**Goal of the exercise:** Gather from the material every line that contains the string "axes".

**Supplied data:**
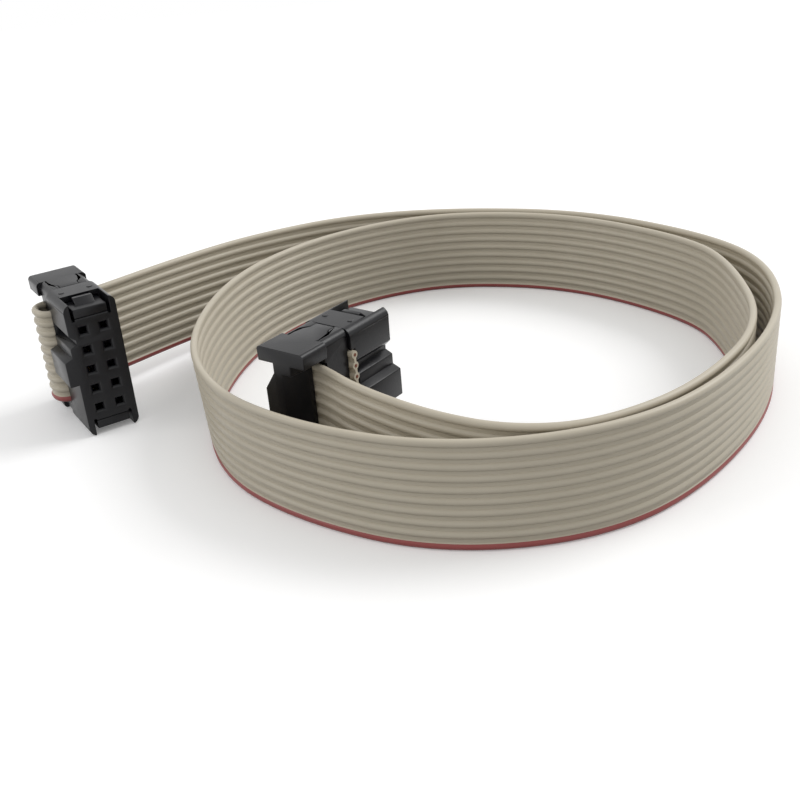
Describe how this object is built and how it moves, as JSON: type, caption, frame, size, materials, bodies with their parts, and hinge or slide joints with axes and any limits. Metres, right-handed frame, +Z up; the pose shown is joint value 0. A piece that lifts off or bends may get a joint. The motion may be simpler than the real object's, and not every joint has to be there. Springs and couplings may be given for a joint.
{
  "type": "ribbon cable",
  "caption": "Flat ribbon cable with a red edge wire, coiled on its edge, with a polarised two-row pin socket and folded strain relief on each end.",
  "frame": {"origin": "under the middle of the whole part's bounding box, on the surface that it stands on", "axes": "+Z up, +X to the right and +Y away from the viewer of the picture"},
  "size_m": [0.0929, 0.0753, 0.0173],
  "materials": {
    "ribbon": "satin grey PVC insulation with a red edge wire",
    "socket": "black glass-filled plastic, satin",
    "contacts": "gold-flashed stamping",
    "conductors": "bare copper"
  },
  "bodies": {
    "root": {"ribbon": "ribbon", "outer_housing": "socket", "outer_cover": "socket", "outer_strain_relief": "socket", "outer_contact_01": "contacts", "outer_contact_02": "contacts", "outer_contact_03": "contacts", "outer_contact_04": "contacts", "outer_contact_05": "contacts", "outer_contact_06": "contacts", "outer_contact_07": "contacts", "outer_contact_08": "contacts", "outer_contact_09": "contacts", "outer_contact_10": "contacts", "outer_conductor_ends": "conductors", "inner_housing": "socket", "inner_cover": "socket", "inner_strain_relief": "socket", "inner_contact_01": "contacts", "inner_contact_02": "contacts", "inner_contact_03": "contacts", "inner_contact_04": "contacts", "inner_contact_05": "contacts", "inner_contact_06": "contacts", "inner_contact_07": "contacts", "inner_contact_08": "contacts", "inner_contact_09": "contacts", "inner_contact_10": "contacts", "inner_conductor_ends": "conductors"}
  },
  "joints": []
}
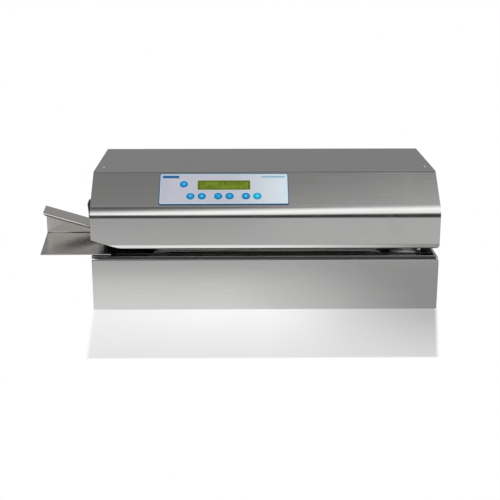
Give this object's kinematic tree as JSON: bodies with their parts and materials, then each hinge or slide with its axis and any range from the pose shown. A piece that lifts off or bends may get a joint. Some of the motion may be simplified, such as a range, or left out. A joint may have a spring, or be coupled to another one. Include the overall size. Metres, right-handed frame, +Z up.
{
  "type": "rotary pouch heat sealer",
  "caption": "Tabletop through-feed heat sealer for pouches: steel box base, folded cover with key panel and display, side-open sealing slot and folded infeed guide.",
  "frame": {"origin": "centre of the whole footprint, infeed guide and mains inlet included, at table height", "axes": "+X along the pouch's travel, from the infeed guide to the outlet, -Y out of the front with the keys, +Z up"},
  "size_m": [0.643, 0.263, 0.215],
  "materials": {
    "brushed_steel": "brushed stainless steel sheet",
    "black_steel": "matt black coat",
    "plated_steel": "zinc plated",
    "aluminium": "satin",
    "brass": "machined",
    "grey_silicone": "matt light grey silicone",
    "belt_rubber": "woven belt",
    "black_rubber": "matt",
    "black_plastic": "satin",
    "white_plastic": "natural acetal",
    "panel_film": "printed film on a plate",
    "key_blue": "domed keys under film",
    "display_green": "display behind a clear window",
    "board_green": "circuit board"
  },
  "bodies": {
    "machine": {"base_housing": "brushed_steel", "top_cover": "brushed_steel", "side_plate_left": "brushed_steel", "side_plate_right": "brushed_steel", "rear_panel": "brushed_steel", "infeed_guide": "brushed_steel", "slide_plate": "black_steel", "chassis_plate": "black_steel", "bottom_plate": "plated_steel", "gear_motor": "plated_steel", "lower_wheel_bearing": "plated_steel", "lower_belt_bearing": "plated_steel", "upper_belt_bearing": "plated_steel", "lower_idler_axle": "plated_steel", "upper_idler_axle": "plated_steel", "arm_pivot_pin": "plated_steel", "pressure_spring": "plated_steel", "heater_spring": "plated_steel", "power_supply": "plated_steel", "upper_carrier": "aluminium", "lower_carrier": "aluminium", "lower_heater": "brass", "lower_belt": "belt_rubber", "upper_belt": "belt_rubber", "foot_front_left": "black_rubber", "foot_front_right": "black_rubber", "foot_rear_left": "black_rubber", "foot_rear_right": "black_rubber", "switch_bezel": "black_plastic", "mains_inlet": "black_plastic", "fan_frame": "black_plastic", "panel_plate": "panel_film", "display_window": "display_green", "display_board": "board_green", "control_board": "board_green"},
    "lower_wheel": {"lower_pressure_wheel": "grey_silicone", "lower_wheel_shaft": "plated_steel", "wheel_gear": "plated_steel"},
    "lower_belt_drive": {"lower_drive_pulley": "aluminium", "lower_belt_shaft": "plated_steel", "lower_cluster_gear": "plated_steel"},
    "upper_belt_drive": {"upper_drive_pulley": "aluminium", "upper_belt_shaft": "plated_steel", "upper_cross_gear": "white_plastic"},
    "idler_gear_wheel": {"idler_gear": "white_plastic"},
    "pinion": {"motor_pinion": "brass"},
    "lower_idler": {"lower_idler_pulley": "aluminium"},
    "upper_idler": {"upper_idler_pulley": "aluminium"},
    "arm": {"pressure_arm": "plated_steel"},
    "upper_wheel": {"upper_pressure_wheel": "grey_silicone"},
    "fan": {"fan_rotor": "black_plastic"},
    "rocker": {"switch_rocker": "black_plastic"},
    "sealing_bar": {"upper_heater": "brass"},
    "key_mode_cap": {"key_mode": "key_blue"},
    "key_menu_down_cap": {"key_menu_down": "key_blue"},
    "key_menu_up_cap": {"key_menu_up": "key_blue"},
    "key_value_down_cap": {"key_value_down": "key_blue"},
    "key_value_up_cap": {"key_value_up": "key_blue"},
    "key_stop_cap": {"key_stop": "key_blue"},
    "key_start_cap": {"key_start": "key_blue"}
  },
  "joints": [
    {"name": "lower_wheel_spin", "type": "hinge", "parent": "machine", "child": "lower_wheel", "pos_m": [0.2705, -0.1015, 0.0687], "axis": [0, 1, 0], "continuous": true},
    {"name": "idler_gear_spin", "type": "hinge", "parent": "machine", "child": "idler_gear_wheel", "pos_m": [0.24292, 0.0175, 0.08285], "axis": [0, 1, 0], "continuous": true},
    {"name": "lower_belt_drive_spin", "type": "hinge", "parent": "machine", "child": "lower_belt_drive", "pos_m": [0.2185, -0.1015, 0.0775], "axis": [0, 1, 0], "continuous": true},
    {"name": "upper_belt_drive_spin", "type": "hinge", "parent": "machine", "child": "upper_belt_drive", "pos_m": [0.2185, -0.1015, 0.1175], "axis": [0, 1, 0], "continuous": true},
    {"name": "motor_pinion_spin", "type": "hinge", "parent": "machine", "child": "pinion", "pos_m": [0.28475, 0.0175, 0.04402], "axis": [0, 1, 0], "continuous": true},
    {"name": "lower_idler_spin", "type": "hinge", "parent": "machine", "child": "lower_idler", "pos_m": [-0.1185, -0.1015, 0.0775], "axis": [0, 1, 0], "continuous": true},
    {"name": "upper_idler_spin", "type": "hinge", "parent": "machine", "child": "upper_idler", "pos_m": [-0.1185, -0.1015, 0.1175], "axis": [0, 1, 0], "continuous": true},
    {"name": "pressure_arm_lift", "type": "hinge", "parent": "machine", "child": "arm", "pos_m": [0.2325, -0.0795, 0.162], "axis": [0, 1, 0], "range_deg": [-3, 0], "stiffness_Nm_per_rad": 6, "springref_deg": 2.86, "deforming": ["pressure_spring"]},
    {"name": "upper_wheel_spin", "type": "hinge", "parent": "arm", "child": "upper_wheel", "pos_m": [0.2705, -0.1015, 0.1263], "axis": [0, 1, 0], "continuous": true},
    {"name": "fan_spin", "type": "hinge", "parent": "machine", "child": "fan", "pos_m": [0.1365, 0.1185, 0.15], "axis": [0, 1, 0], "continuous": true},
    {"name": "mains_rocker", "type": "hinge", "parent": "machine", "child": "rocker", "pos_m": [-0.2285, -0.1035, 0.1633], "axis": [0, 1, 0], "range_deg": [0, 11]},
    {"name": "sealing_bar_float", "type": "slide", "parent": "machine", "child": "sealing_bar", "axis": [0, 0, 1], "range_m": [0, 0.0015], "stiffness_N_per_m": 2000, "springref_m": -0.002, "deforming": ["heater_spring"]},
    {"name": "key_mode_press", "type": "slide", "parent": "machine", "child": "key_mode_cap", "axis": [0, -0.6165, 0.7874], "range_m": [-0.0005, 0], "stiffness_N_per_m": 300},
    {"name": "key_menu_down_press", "type": "slide", "parent": "machine", "child": "key_menu_down_cap", "axis": [0, -0.6165, 0.7874], "range_m": [-0.0005, 0], "stiffness_N_per_m": 300},
    {"name": "key_menu_up_press", "type": "slide", "parent": "machine", "child": "key_menu_up_cap", "axis": [0, -0.6165, 0.7874], "range_m": [-0.0005, 0], "stiffness_N_per_m": 300},
    {"name": "key_value_down_press", "type": "slide", "parent": "machine", "child": "key_value_down_cap", "axis": [0, -0.6165, 0.7874], "range_m": [-0.0005, 0], "stiffness_N_per_m": 300},
    {"name": "key_value_up_press", "type": "slide", "parent": "machine", "child": "key_value_up_cap", "axis": [0, -0.6165, 0.7874], "range_m": [-0.0005, 0], "stiffness_N_per_m": 300},
    {"name": "key_stop_press", "type": "slide", "parent": "machine", "child": "key_stop_cap", "axis": [0, -0.6165, 0.7874], "range_m": [-0.0005, 0], "stiffness_N_per_m": 300},
    {"name": "key_start_press", "type": "slide", "parent": "machine", "child": "key_start_cap", "axis": [0, -0.6165, 0.7874], "range_m": [-0.0005, 0], "stiffness_N_per_m": 300}
  ],
  "couplings": [
    {"joint": "idler_gear_spin", "follows": "lower_wheel_spin", "ratio": -1.5833},
    {"joint": "lower_belt_drive_spin", "follows": "lower_wheel_spin", "ratio": 1.4615},
    {"joint": "upper_belt_drive_spin", "follows": "lower_wheel_spin", "ratio": -1.4615},
    {"joint": "motor_pinion_spin", "follows": "lower_wheel_spin", "ratio": -2},
    {"joint": "lower_idler_spin", "follows": "lower_wheel_spin", "ratio": 1.4615},
    {"joint": "upper_idler_spin", "follows": "lower_wheel_spin", "ratio": -1.4615},
    {"joint": "upper_wheel_spin", "follows": "lower_wheel_spin", "ratio": -1}
  ]
}
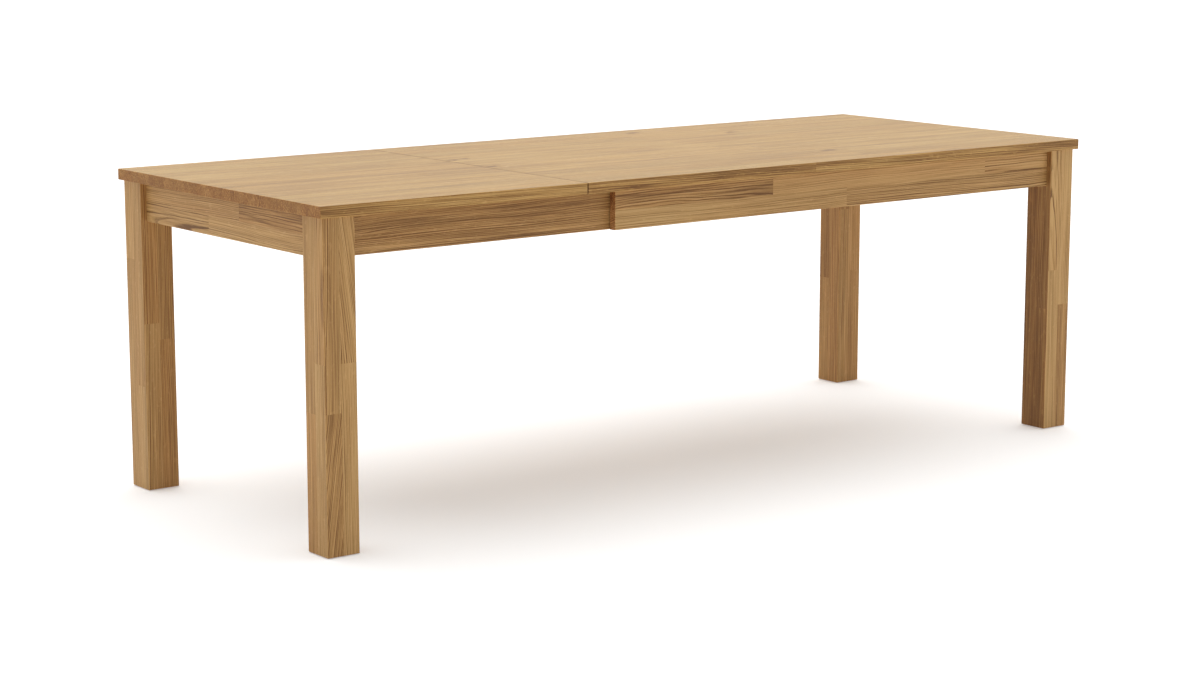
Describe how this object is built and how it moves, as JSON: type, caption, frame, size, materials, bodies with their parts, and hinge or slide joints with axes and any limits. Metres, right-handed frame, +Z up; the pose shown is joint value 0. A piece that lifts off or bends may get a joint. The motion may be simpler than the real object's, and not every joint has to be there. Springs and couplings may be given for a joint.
{
  "type": "extendable dining table",
  "caption": "Rectangular solid-oak dining table on square legs, extended: a sliding leg frame carries a loose end leaf beside the main top.",
  "frame": {"origin": "on the floor under the middle of the extended table", "axes": "+X along the length from the loose leaf to the fixed end, +Y from the front side to the back side, +Z up"},
  "size_m": [2.3, 0.9, 0.76],
  "materials": {
    "oak": "oiled satin",
    "inner_wood": "planed, unfinished",
    "dowel_wood": "smooth beech",
    "zinc_steel": "zinc plated",
    "felt": "pressed felt"
  },
  "bodies": {
    "main_frame": {"main_top": "oak", "fixed_leg_front": "oak", "fixed_leg_back": "oak", "outer_apron_front": "oak", "outer_apron_back": "oak", "fixed_end_apron": "oak", "fixed_corner_block_front": "inner_wood", "fixed_corner_block_back": "inner_wood", "guide_rail_front": "inner_wood", "guide_rail_back": "inner_wood", "top_batten_1": "inner_wood", "top_batten_2": "inner_wood", "top_batten_3": "inner_wood", "opening_stops": "inner_wood", "closing_stops": "inner_wood", "fixed_hanger_bolts": "zinc_steel", "fixed_washers": "zinc_steel", "fixed_nuts": "zinc_steel", "fixed_block_screws": "zinc_steel", "outer_apron_screws": "zinc_steel", "end_apron_screws": "zinc_steel", "guide_rail_screws": "zinc_steel", "stop_screws": "zinc_steel", "batten_screws": "zinc_steel", "fixed_leg_glides": "felt"},
    "sliding_frame": {"sliding_leg_front": "oak", "sliding_leg_back": "oak", "inner_apron_front": "oak", "inner_apron_back": "oak", "sliding_end_apron": "oak", "sliding_corner_block_front": "inner_wood", "sliding_corner_block_back": "inner_wood", "cross_rail": "inner_wood", "cross_rail_screws": "zinc_steel", "sliding_hanger_bolts": "zinc_steel", "sliding_washers": "zinc_steel", "sliding_nuts": "zinc_steel", "sliding_block_screws": "zinc_steel", "sliding_leg_glides": "felt", "leaf_pads": "felt"},
    "leaf": {"leaf_panel": "oak", "leaf_dowels": "dowel_wood"}
  },
  "joints": [
    {"name": "frame_slide", "type": "slide", "parent": "main_frame", "child": "sliding_frame", "axis": [1, 0, 0], "range_m": [0, 0.7]},
    {"name": "leaf_pull", "type": "slide", "parent": "main_frame", "child": "leaf", "axis": [-1, 0, 0], "range_m": [0, 0.74]}
  ]
}
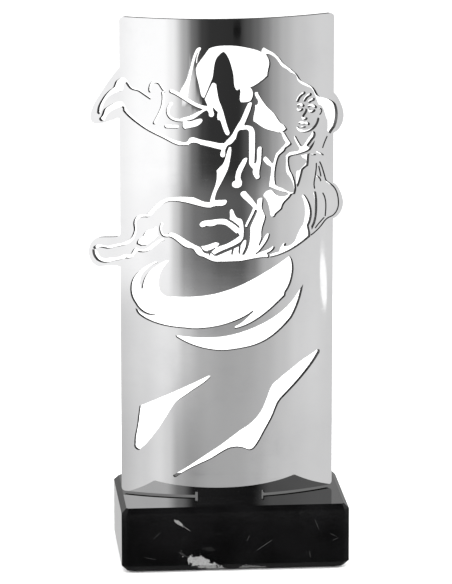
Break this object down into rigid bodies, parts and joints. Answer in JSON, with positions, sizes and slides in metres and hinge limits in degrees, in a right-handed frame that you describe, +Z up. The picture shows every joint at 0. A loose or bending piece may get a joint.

**Reply:**
Describe how this object is built and how it moves, as JSON: type, caption, frame, size, materials, bodies with their parts, and hinge or slide joints with axes and any limits. Metres, right-handed frame, +Z up; the pose shown is joint value 0. A piece that lifts off or bends may get a joint. The motion may be simpler than the real object's, and not every joint has to be there. Springs and couplings may be given for a joint.
  "frame": {"origin": "under the middle of the whole part's bounding box, on the surface that it stands on", "axes": "+Z up, +X to the right and +Y away from the viewer of the picture"},
  "frame": {"origin": "centre of the whole footprint, infeed guide and mains inlet included, at table height", "axes": "+X along the pouch's travel, from the infeed guide to the outlet, -Y out of the front with the keys, +Z up"},
Describe how this object is built and how it moves, as JSON: type, caption, frame, size, materials, bodies with their parts, and hinge or slide joints with axes and any limits. Metres, right-handed frame, +Z up; the pose shown is joint value 0. A piece that lifts off or bends may get a joint. The motion may be simpler than the real object's, and not every joint has to be there. Springs and couplings may be given for a joint.
  "frame": {"origin": "on the floor under the middle of the extended table", "axes": "+X along the length from the loose leaf to the fixed end, +Y from the front side to the back side, +Z up"},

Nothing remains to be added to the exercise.